SHORT EXERCISE >> Take down each entry exactly as written.

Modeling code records
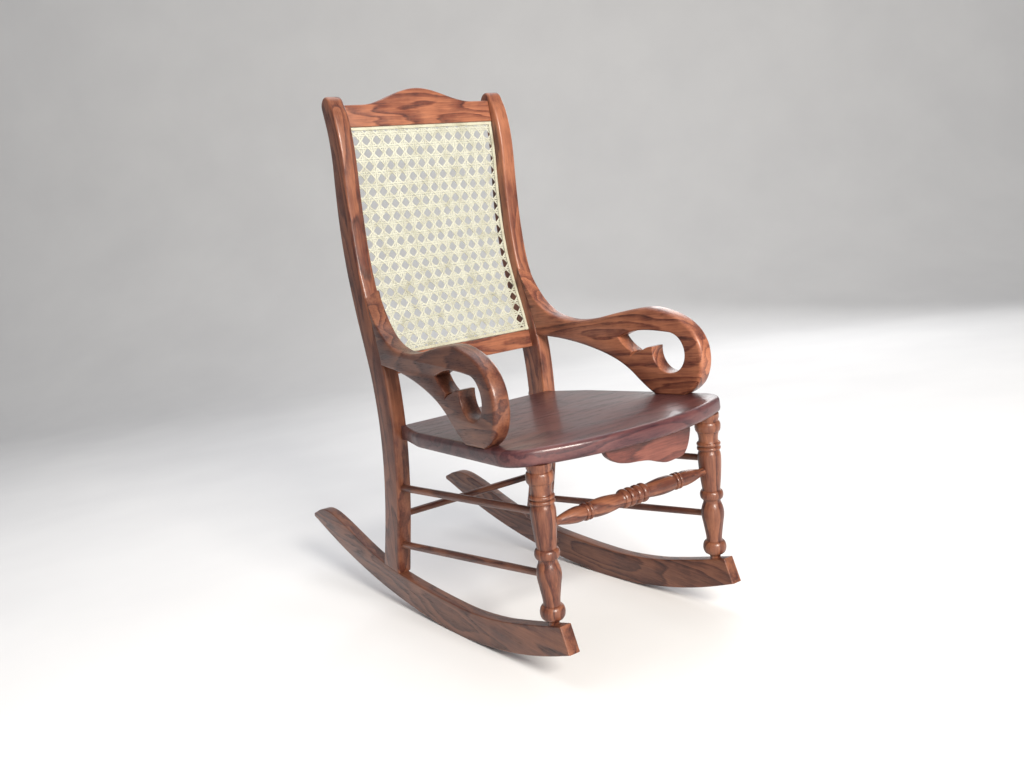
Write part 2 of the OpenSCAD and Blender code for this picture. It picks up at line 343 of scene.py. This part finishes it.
def oak(name, axis, seed=0.0, light=(0.34, 0.130, 0.068), mid=(0.125, 0.037, 0.023),
        dark=(0.026, 0.009, 0.009), figure=1.0, rough=0.33, coat=0.12, coat_rough=0.14,
        painted_light_and_shade=1.0):
    """Brown-stained, varnished open-grain oak with its grain along axis, in the row frame. Its
    three colours are scaled by one factor, which paints light and shade into the oak.
    """
    m, nt, bsdf = nodes_of(name)
    net = Net(nt)
    # painted light and shade: the factor scales all three colours, so one oak comes in lit and
    # shaded copies
    light, mid, dark = (tuple(painted_light_and_shade * c for c in colour) for colour in (light, mid, dark))
    z = Vector(turn(axis)).normalized()
    turned = z.to_track_quat("Z", "Y").inverted().to_euler()
    coord = net.add("TexCoord").outputs["Object"]
    first = net.add("Mapping", vector_type="POINT",
                    inputs={"Vector": coord, "Rotation": tuple(turned),
                            "Location": (seed * 0.37, seed * 0.61, seed * 0.83)}).outputs[0]
    along = net.add("Mapping", inputs={"Vector": first, "Scale": (1, 1, 0.16)}).outputs[0]
    streak = net.add("Mapping", inputs={"Vector": first, "Scale": (1, 1, 0.055)}).outputs[0]
    # growth rings: contour lines of a slow field, drawn out along the grain
    slow = net.noise(along, 16.0, 2.0, 0.45)
    wobble = net.noise(along, 90.0, 3.0, 0.55)
    field = net.math("ADD", net.math("MULTIPLY", slow, 13.0 * figure),
                     net.math("MULTIPLY", wobble, 0.9))
    saw = net.math("FRACT", field)
    ring = net.ramp(saw, [(0.0, (0.05,)), (0.10, (0.35,)), (0.55, (0.85,)), (0.86, (1.0,)),
                          (1.0, (0.05,))])
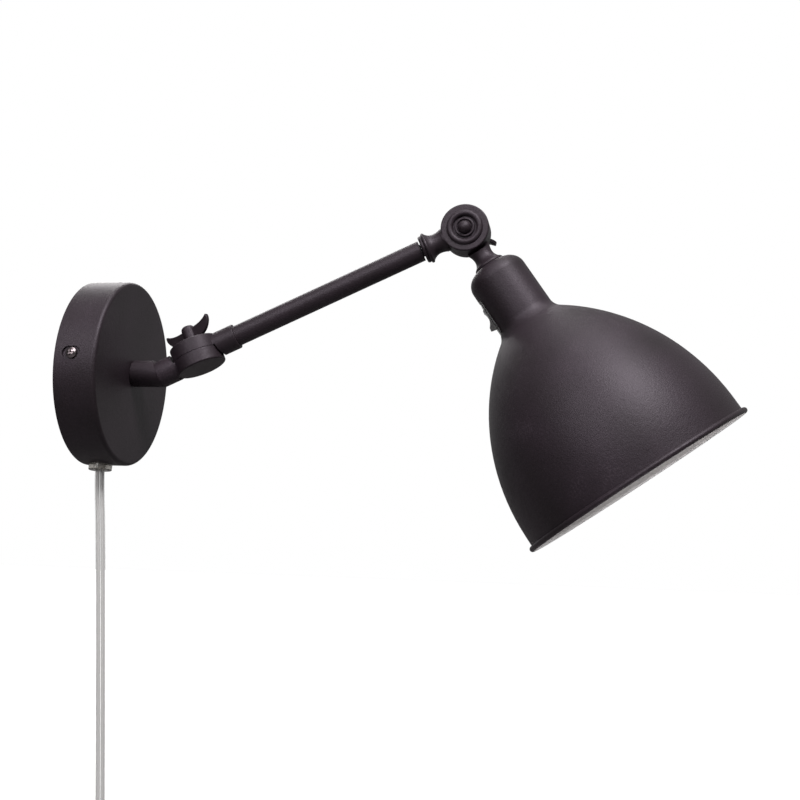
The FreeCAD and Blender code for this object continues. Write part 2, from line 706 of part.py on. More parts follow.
def shade_side(inset):
    """Outline steps of the shade's side, from its top to the rim, set in by a wall thickness."""
    neck, shoulder = shade_neck_r - inset, shade_shoulder - inset
    top = head_collar_x + inset
    fillet, arc = bell_fillet + inset, bell_arc - inset
    bell_centre = bell_r - bell_arc
    fillet_r = shade_neck_r + bell_fillet
    fillet_x = bell_wide_x - math.sqrt((bell_arc + bell_fillet) ** 2 - (fillet_r - bell_centre) ** 2)
    meet = math.degrees(math.atan2(fillet_r - bell_centre, fillet_x - bell_wide_x))
    shoulder_x, shoulder_r = head_collar_x + shade_shoulder, shade_neck_r - shade_shoulder
    return [
        (top, shoulder_r),
        (arc_mid(shoulder_x, shoulder_r, shoulder, 135), (shoulder_x, neck)),
        (fillet_x, neck),
        (arc_mid(fillet_x, fillet_r, fillet, (meet + 180 + 270) / 2),
         arc_mid(fillet_x, fillet_r, fillet, meet + 180)),
        (arc_mid(bell_wide_x, bell_centre, arc, (meet + 90) / 2), (bell_wide_x, bell_r - inset)),
        (rim_x, bell_r - inset)]


def backwards(steps):
    """The same outline steps, run from the last point to the first."""
    points = [step[1] if isinstance(step[0], tuple) else step for step in steps]
    turned_round = [points[-1]]
    for step, point in zip(steps[:0:-1], points[-2::-1]):
        turned_round.append((step[0], point) if isinstance(step[0], tuple) else point)
    return turned_round


def shade():
    """Spun steel bell with its rolled rim, and the switch cut-out in its neck."""
    hole = pipe_r + thread_gap
    roll_r = bell_r - shade_wall + rim_bead
    roll_start = rim_x - math.sqrt(rim_bead ** 2 - (roll_r - bell_r) ** 2)
    body = turned(
        (head_collar_x, hole), *shade_side(0)[:-1], (roll_start, bell_r),
        (arc_mid(rim_x, roll_r, rim_bead, 45), (rim_x, bell_r - shade_wall)),
        *backwards(shade_side(shade_wall))[1:], (head_collar_x + shade_wall, hole))
    half_l, half_w = switch_cut_len / 2, switch_cut_width / 2
    body = body.cut(box(switch_x - half_l, switch_x + half_l, 0, 50, -half_w, half_w))
    return placed(body.removeSplitter(), head_frame)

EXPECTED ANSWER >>
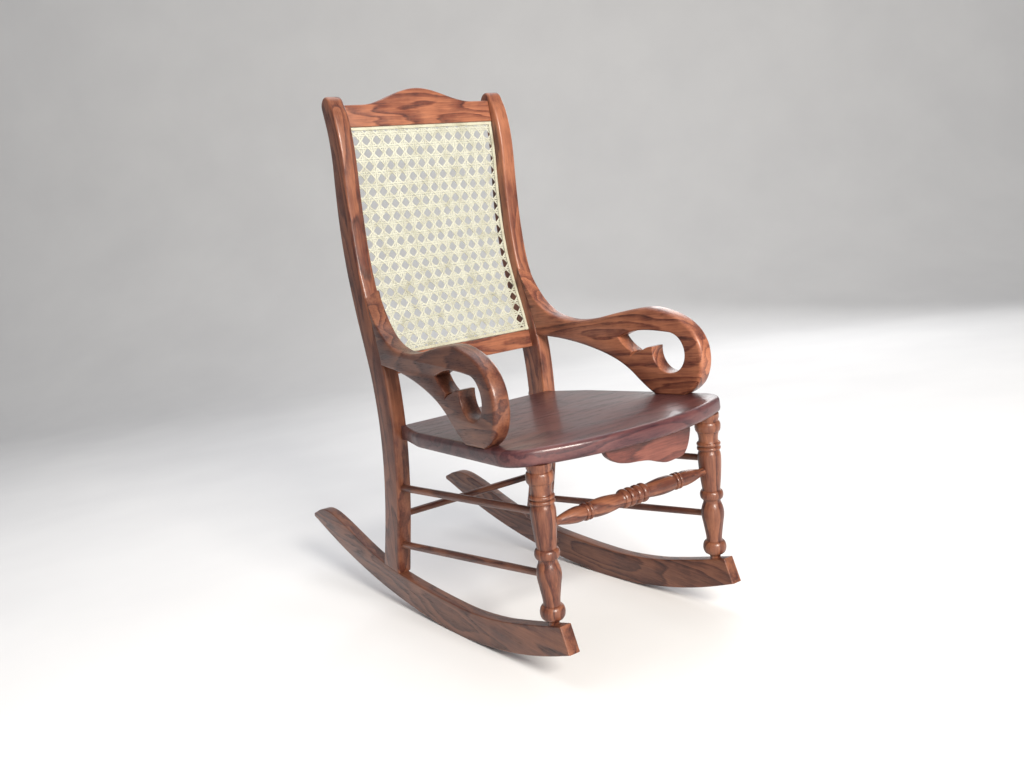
Write part 2 of the OpenSCAD and Blender code for this picture. It picks up at line 343 of scene.py. This part finishes it.
def oak(name, axis, seed=0.0, light=(0.34, 0.130, 0.068), mid=(0.125, 0.037, 0.023),
        dark=(0.026, 0.009, 0.009), figure=1.0, rough=0.33, coat=0.12, coat_rough=0.14,
        painted_light_and_shade=1.0):
    """Brown-stained, varnished open-grain oak with its grain along axis, in the row frame. Its
    three colours are scaled by one factor, which paints light and shade into the oak.
    """
    m, nt, bsdf = nodes_of(name)
    net = Net(nt)
    # painted light and shade: the factor scales all three colours, so one oak comes in lit and
    # shaded copies
    light, mid, dark = (tuple(painted_light_and_shade * c for c in colour) for colour in (light, mid, dark))
    z = Vector(turn(axis)).normalized()
    turned = z.to_track_quat("Z", "Y").inverted().to_euler()
    coord = net.add("TexCoord").outputs["Object"]
    first = net.add("Mapping", vector_type="POINT",
                    inputs={"Vector": coord, "Rotation": tuple(turned),
                            "Location": (seed * 0.37, seed * 0.61, seed * 0.83)}).outputs[0]
    along = net.add("Mapping", inputs={"Vector": first, "Scale": (1, 1, 0.16)}).outputs[0]
    streak = net.add("Mapping", inputs={"Vector": first, "Scale": (1, 1, 0.055)}).outputs[0]
    # growth rings: contour lines of a slow field, drawn out along the grain
    slow = net.noise(along, 16.0, 2.0, 0.45)
    wobble = net.noise(along, 90.0, 3.0, 0.55)
    field = net.math("ADD", net.math("MULTIPLY", slow, 13.0 * figure),
                     net.math("MULTIPLY", wobble, 0.9))
    saw = net.math("FRACT", field)
    ring = net.ramp(saw, [(0.0, (0.05,)), (0.10, (0.35,)), (0.55, (0.85,)), (0.86, (1.0,)),
                          (1.0, (0.05,))])
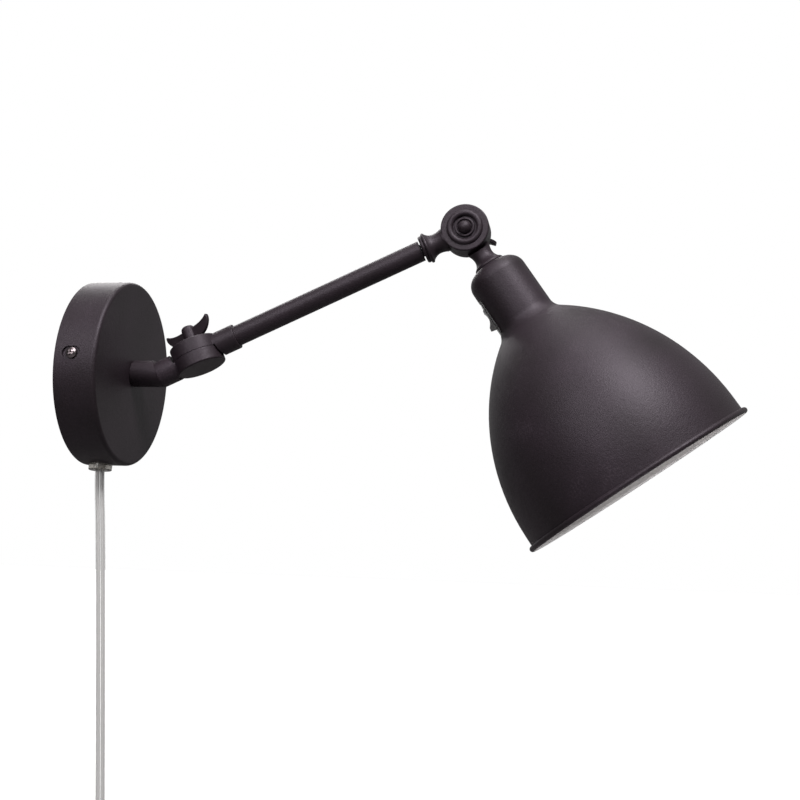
The FreeCAD and Blender code for this object continues. Write part 2, from line 706 of part.py on. More parts follow.
def shade_side(inset):
    """Outline steps of the shade's side, from its top to the rim, set in by a wall thickness."""
    neck, shoulder = shade_neck_r - inset, shade_shoulder - inset
    top = head_collar_x + inset
    fillet, arc = bell_fillet + inset, bell_arc - inset
    bell_centre = bell_r - bell_arc
    fillet_r = shade_neck_r + bell_fillet
    fillet_x = bell_wide_x - math.sqrt((bell_arc + bell_fillet) ** 2 - (fillet_r - bell_centre) ** 2)
    meet = math.degrees(math.atan2(fillet_r - bell_centre, fillet_x - bell_wide_x))
    shoulder_x, shoulder_r = head_collar_x + shade_shoulder, shade_neck_r - shade_shoulder
    return [
        (top, shoulder_r),
        (arc_mid(shoulder_x, shoulder_r, shoulder, 135), (shoulder_x, neck)),
        (fillet_x, neck),
        (arc_mid(fillet_x, fillet_r, fillet, (meet + 180 + 270) / 2),
         arc_mid(fillet_x, fillet_r, fillet, meet + 180)),
        (arc_mid(bell_wide_x, bell_centre, arc, (meet + 90) / 2), (bell_wide_x, bell_r - inset)),
        (rim_x, bell_r - inset)]


def backwards(steps):
    """The same outline steps, run from the last point to the first."""
    points = [step[1] if isinstance(step[0], tuple) else step for step in steps]
    turned_round = [points[-1]]
    for step, point in zip(steps[:0:-1], points[-2::-1]):
        turned_round.append((step[0], point) if isinstance(step[0], tuple) else point)
    return turned_round


def shade():
    """Spun steel bell with its rolled rim, and the switch cut-out in its neck."""
    hole = pipe_r + thread_gap
    roll_r = bell_r - shade_wall + rim_bead
    roll_start = rim_x - math.sqrt(rim_bead ** 2 - (roll_r - bell_r) ** 2)
    body = turned(
        (head_collar_x, hole), *shade_side(0)[:-1], (roll_start, bell_r),
        (arc_mid(rim_x, roll_r, rim_bead, 45), (rim_x, bell_r - shade_wall)),
        *backwards(shade_side(shade_wall))[1:], (head_collar_x + shade_wall, hole))
    half_l, half_w = switch_cut_len / 2, switch_cut_width / 2
    body = body.cut(box(switch_x - half_l, switch_x + half_l, 0, 50, -half_w, half_w))
    return placed(body.removeSplitter(), head_frame)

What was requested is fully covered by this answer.